Over the years the Trail fed recreation and tourism in that reach of the Superstition Wilderness – one favorite site being the Apache Lake Marina and Resort, reachable only via the rustic roadway.

Then, last summer, disaster struck.

In June the human-caused Woodbury Fire consumed almost 124,000 acres of the Tonto National Forest. In September a storm dumped some 5 inches of rain onto the fire scar and the runoff ravaged 14 miles of the unpaved road. Seven miles between Fish Creek Hill and the entrance to the marina remain closed.

That cut off access to Apache Lake from the East Valley except for those willing to drive first to Globe so they could reach it via the Apache Trail from the northeast. Starved for customers, the resort and marina closed in October.

That the road remains closed is frustrating to John Schempf, chairman of Apache Trail attractions at the Superstition Mountain Museum in Apache Junction.

Referring to the Apaches who carved out the road, Schempf said, “They built it in less than a year, and they did it with pick and shovel. Now it’s been closed almost a year, and I don’t understand why, with modern technology and equipment, we cannot get it open.”

ADOT, which maintains the road, is adamant that it will not be reopened anytime soon.

“Because of widespread and extensive damage to the landscape from the Woodbury Fire, additional damage from massive flash flooding is not just possible but likely until vegetation recovers,” ADOT told The Tribune via e-mail. “This process will take several years.”

The ADOT statement added, “While ADOT has worked aggressively to maintain access to Canyon Lake, Tortilla Flat and Apache Lake, the seven miles between Fish Creek Hill overlook and Apache Lake will remain closed indefinitely because of the inevitability that flash flooding from the Woodbury Fire burn scar will add to the already massive damage this unpaved section has suffered and the potential for flooding to trap and/or harm the public.”

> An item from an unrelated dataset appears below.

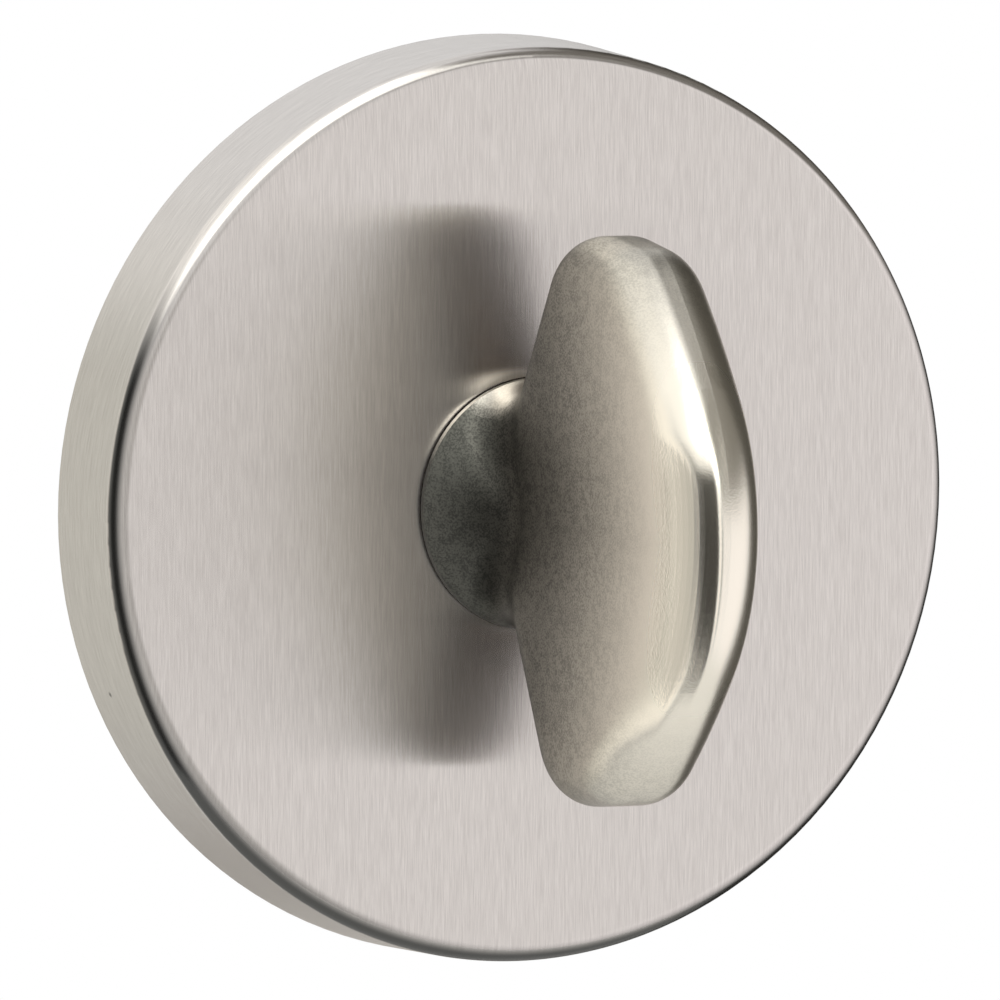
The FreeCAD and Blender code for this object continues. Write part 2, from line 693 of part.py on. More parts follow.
def cutScrewHoles(body):
    """Countersunk holes for the wood screws."""
    sketch = sketchOn(body, "screw_hole_centres", "XZ_Plane", "plate_thickness")
    for spot in screwSpots():
        circle(sketch, *spot, "screw_diameter / 2 + screw_fit")
    before = volumeOf(body)
    hole = feature(body, "PartDesign::Hole", "screw_holes", sketch)
    hole.DepthType = "ThroughAll"
    hole.HoleCutType = "Countersink"
    hole.HoleCutCustomValues = True
    hole.HoleCutCountersinkAngle = 90.0
    bind(hole, Diameter="screw_diameter + 2 * screw_fit",
         HoleCutDiameter="screw_head + 2 * (screw_land + screw_seat)")
    if volumeOf(body) >= before:
        raise RuntimeError("the screw holes cut nothing")


def cutClipNotches(body):
    """Flat notches in the rim's outside, one for each cover clip."""
    sketch = sketchOn(body, "notch_profile", "XZ_Plane", "rim_height - clip_leg - clip_notch_play")
    turn = f"({CLIP_START} * 1 deg)"
    half = "(clip_width / 2 + clip_notch_play)"
    floor, out = f"({INNER_RADIUS} - clip_notch)", f"({INNER_RADIUS} + rim_width)"
    spots = []
    for radius, side in ((floor, "-"), (out, "-"), (out, "+"), (floor, "+")):
        across = "+" if side == "-" else "-"
        spots.append((f"{radius} * cos({turn}) {across} {half} * sin({turn})",
                      f"{radius} * sin({turn}) {side} {half} * cos({turn})"))
    corners(sketch, spots)
    notch = pocket(body, "notch", sketch, "clip_leg + rim_width", reverse=True)
    pattern(body, "notches", notch, CLIP_COUNT)


def coverClip(number):
    """Bent strip over the rim wall; its bump reaches to the inside of the hanging cover."""
    turn = CLIP_START + (number - 1) * 360 / CLIP_COUNT
    body = newBody(f"cover_clip_{number}")
    sketch = sketchOn(body, f"clip_profile_{number}", "XY_Plane")
    inner = f"({INNER_RADIUS} - rim_width - clip_sag)"
    outer = f"({INNER_RADIUS} - clip_notch + clip_seat)"
    top = "(rim_height + clip_seat)"
    end = "(rim_height - clip_leg)"
    bump_height = "(rim_height - (clip_leg + clip_shoulder) / 2)"
    slope = "(rim_draft / (rose_height - face_round - door_gap))"
    hang = f"(cover_drop * sin({turn} * 1 deg))"
    cover_inside = f"({COVER_RADIUS} - cover_wall - {slope} * ({bump_height} - door_gap) - {hang})"
    bump = f"(sqrt({cover_inside} ^ 2 - (clip_width / 2) ^ 2) - clip_press)"
    corners(sketch, [
        (f"{inner} - clip_thickness", f"-{end}"),
        (f"{inner} - clip_thickness", f"-{top} - clip_thickness"),
        (f"{outer} + clip_thickness", f"-{top} - clip_thickness"),
        (f"{outer} + clip_thickness", "clip_shoulder - rim_height"),
        (bump, f"-{bump_height}"),
        (f"{outer} + clip_thickness", f"-{end}"),
        (outer, f"-{end}"),
        (f"{bump} - clip_thickness", f"-{bump_height}"),
        (outer, "clip_shoulder - rim_height"),
        (outer, f"-{top}"),
        (inner, f"-{top}"),
        (inner, f"-{end}"),
    ])
    strip = pad(body, f"clip_strip_{number}", sketch, "clip_width")
    strip.Midplane = True
    bends = (size(f"{inner} - clip_thickness"), size(f"{outer} + clip_thickness"))

    def atBend(edge):
        box = edge.BoundBox
        level = abs(box.YMin + size(f"{top} + clip_thickness")) < NEAR and box.YLength < NEAR
        return level and box.XLength < NEAR and min(abs(box.XMin - bend) for bend in bends) < NEAR

    rounded(body, f"clip_bends_{number}", edgesWhere(body, atBend), "clip_bend")
    return turned(body, f"({-turn})")


def boltSleeve(name, side):
    """Flanged steel sleeve with a thread, for a bolt from the door's other side."""
    body = newBody(name)
    section = sketchOn(body, f"{name}_section", "YZ_Plane")
    corners(section, [
        ("-boss_height - sleeve_head_height", "sleeve_bore / 2"),
        ("-boss_height - sleeve_head_height", "sleeve_head / 2"),
        ("-boss_height", "sleeve_head / 2"),
        ("-boss_height", "sleeve_diameter / 2"),
        ("sleeve_reach - sleeve_chamfer", "sleeve_diameter / 2"),
        ("sleeve_reach", "sleeve_diameter / 2 - sleeve_chamfer"),
        ("sleeve_reach", "sleeve_bore / 2"),
    ])
    spun(body, f"{name}_form", section)
    bind(body, Placement__Base__x=f"{side}{BOLT_RADIUS}")
    return body


def woodScrew(name, spot):
    """Countersunk screw with a cross recess."""
    body = newBody(name)
    section = sketchOn(body, f"{name}_section", "YZ_Plane")
    head, shank = "(screw_head / 2)", "(screw_diameter / 2)"
    corners(section, [
        ("-plate_thickness", "0"),
        ("-plate_thickness", head),
        ("screw_land - plate_thickness", head),
        (f"screw_land + {head} - {shank} - plate_thickness", shank),
        ("screw_length - screw_tip - plate_thickness", shank),
        ("screw_length - plate_thickness", "0"),
    ])
    spun(body, f"{name}_form", section)
    cross = sketchOn(body, f"{name}_drive", "XZ_Plane", "plate_thickness")
    wide, narrow = "drive_span / 2", "drive_width / 2"
    corners(cross, [
        (wide, f"-{narrow}"), (wide, narrow), (narrow, narrow), (narrow, wide),
        (f"-{narrow}", wide), (f"-{narrow}", narrow), (f"-{wide}", narrow), (f"-{wide}", f"-{narrow}"),
        (f"-{narrow}", f"-{narrow}"), (f"-{narrow}", f"-{wide}"),
        (narrow, f"-{wide}"), (narrow, f"-{narrow}"),
    ])
    pocket(body, f"{name}_recess", cross, "drive_depth")
    bind(body, Placement__Base__x=spot[0], Placement__Base__z=spot[1])
    return body


def build():
    pieces = [
        roseCover(),
        innerRose(),
        turnBush(),
        thumbTurn(),
        spindle(),
        spindlePin(),
        ringBody("slip_washer", SLIP_FRONT, f"({SLIP_FRONT} - slip_thickness)",
                 "journal_diameter / 2 + washer_fit", "journal_diameter / 2 + washer_fit + slip_width"),
        waveWasher(),
        stopDisc(),
        retainingRing(),
        boltSleeve("bolt_sleeve_left", "-"),
        boltSleeve("bolt_sleeve_right", ""),
    ]
    for name, spot in zip(("wood_screw_upper", "wood_screw_lower"), screwSpots()):
        pieces.append(woodScrew(name, spot))
    for number in range(1, CLIP_COUNT + 1):
        pieces.append(coverClip(number))
    return pieces


def check(pieces):
    """Every object of the document is sound, and every piece is one valid solid."""
    doc.recompute()
    for thing in doc.Objects:
        if {"Invalid", "Error"} & set(thing.State):
            raise RuntimeError(f"{thing.Name} is {thing.State}")
    for piece in pieces:
        shape = piece.Shape
        if shape.isNull() or not shape.isValid() or len(shape.Solids) != 1:
            raise RuntimeError(f"{piece.Label} isn't one valid solid")


def write(pieces):
    os.makedirs("parts", exist_ok=True)
    for piece in pieces:
        piece.Shape.exportStep(f"parts/{piece.Label}.step")


fillSheet()
PIECES = build()
check(PIECES)
write(PIECES)
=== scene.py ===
import bpy
import bmesh
import json
import math
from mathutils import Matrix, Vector

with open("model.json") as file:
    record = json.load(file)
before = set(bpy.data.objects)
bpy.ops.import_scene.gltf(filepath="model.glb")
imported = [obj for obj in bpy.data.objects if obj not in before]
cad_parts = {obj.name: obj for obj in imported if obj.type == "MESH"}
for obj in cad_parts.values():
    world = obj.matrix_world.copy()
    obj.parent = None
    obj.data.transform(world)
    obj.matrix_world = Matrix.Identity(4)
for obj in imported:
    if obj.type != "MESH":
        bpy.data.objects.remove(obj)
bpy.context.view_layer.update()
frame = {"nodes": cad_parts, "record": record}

scene = bpy.context.scene
scene.view_settings.view_transform = "Standard"
print("frame loaded")


# helpers for node trees

def newTree(name):
    material = bpy.data.materials.new(name)
    material.use_nodes = True
    material.node_tree.nodes.clear()
    return material, material.node_tree


def newGroup(name, inputs, outputs):
    tree = bpy.data.node_groups.new(name, "ShaderNodeTree")
    for label, kind in inputs.items():
        tree.interface.new_socket(label, in_out="INPUT", socket_type=f"NodeSocket{kind}")
    for label, kind in outputs.items():
        tree.interface.new_socket(label, in_out="OUTPUT", socket_type=f"NodeSocket{kind}")
    start = tree.nodes.new("NodeGroupInput")
    stop = tree.nodes.new("NodeGroupOutput")
    return tree, start.outputs, stop.inputs


def useGroup(tree, group, **inputs):
    node = tree.nodes.new("ShaderNodeGroup")
    node.node_tree = group
    for label, value in inputs.items():
        feed(tree, node.inputs[label], value)
    return node.outputs


def feed(tree, socket, value):
    if isinstance(value, bpy.types.NodeSocket):
        tree.links.new(value, socket)
    elif isinstance(value, (int, float)):
        socket.default_value = value
    elif len(socket.default_value) == 4:
        socket.default_value = (*value, 1.0)
    else:
        socket.default_value = value


def calc(tree, operation, *values, clamp=False):
    node = tree.nodes.new("ShaderNodeMath")
    node.operation = operation
    node.use_clamp = clamp
    for socket, value in zip(node.inputs, values):
        feed(tree, socket, value)
    return node.outputs[0]


def mapRange(tree, value, low, high, start=0.0, stop=1.0, kind="SMOOTHSTEP"):
    node = tree.nodes.new("ShaderNodeMapRange")
    node.interpolation_type = kind
    for label, given in (("Value", value), ("From Min", low), ("From Max", high),
                         ("To Min", start), ("To Max", stop)):
        feed(tree, node.inputs[label], given)
    return node.outputs["Result"]


def mixColour(tree, factor, first, second):
    node = tree.nodes.new("ShaderNodeMix")
    node.data_type = "RGBA"
    sockets = (node.inputs["Factor"], node.inputs[6], node.inputs[7])
    for socket, value in zip(sockets, (factor, first, second)):
        feed(tree, socket, value)
    return node.outputs[2]


def mixValue(tree, factor, first, second):
    node = tree.nodes.new("ShaderNodeMix")
    sockets = (node.inputs["Factor"], node.inputs[2], node.inputs[3])
    for socket, value in zip(sockets, (factor, first, second)):
        feed(tree, socket, value)
    return node.outputs[0]


def separated(tree, vector):
    node = tree.nodes.new("ShaderNodeSeparateXYZ")
    feed(tree, node.inputs[0], vector)
    return node.outputs


def combined(tree, x, y, z):
    node = tree.nodes.new("ShaderNodeCombineXYZ")
    for socket, value in zip(node.inputs, (x, y, z)):
        feed(tree, socket, value)
    return node.outputs[0]


def noise(tree, vector, scale, detail=2.0, roughness=0.5):
    node = tree.nodes.new("ShaderNodeTexNoise")
    for label, value in (("Vector", vector), ("Scale", scale), ("Detail", detail),
                         ("Roughness", roughness)):
        feed(tree, node.inputs[label], value)
    return node.outputs["Fac"]


def bump(tree, height, strength, distance, normal=None):
    node = tree.nodes.new("ShaderNodeBump")
    for label, value in (("Height", height), ("Strength", strength), ("Distance", distance)):
        feed(tree, node.inputs[label], value)
    if normal:
        feed(tree, node.inputs["Normal"], normal)
    return node.outputs[0]


def objectPoint(tree):
    return tree.nodes.new("ShaderNodeTexCoord").outputs["Object"]


def objectNormal(tree):
    return tree.nodes.new("ShaderNodeTexCoord").outputs["Normal"]


def toWorld(tree, normal):
    node = tree.nodes.new("ShaderNodeVectorTransform")
    node.vector_type = "NORMAL"
    node.convert_from = "OBJECT"
    node.convert_to = "WORLD"
    feed(tree, node.inputs[0], normal)
    return node.outputs[0]


def vectorCalc(tree, operation, first, second):
    node = tree.nodes.new("ShaderNodeVectorMath")
    node.operation = operation
    feed(tree, node.inputs[0], first)
    feed(tree, node.inputs[1], second)
    single = operation in ("DISTANCE", "DOT_PRODUCT")
    return node.outputs["Value" if single else "Vector"]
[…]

Schempf doesn’t buy that explanation.

“It was an extraordinary storm we had last year,” he said. “It wouldn’t have made any difference if there was a fire or not, it still would have washed the road out. That’s what happens in the Superstitions.”

Schempf said no one is asking ADOT to actually improve or pave the road, and that money for repairs is available from federal emergency relief funds. ADOT’s website says the repair bill would total in the millions.

Schempf said that in addition to the marina closing, the road blockage has negatively affected recreational destinations at Roosevelt Lake, in Globe and near Superior. 

“A lot of people like to go the whole circle around – go out the Apache Trail and then come back by Boyce Thompson Arboretum or vice versa,” Schempf said. “It used to make a really nice circle trip.”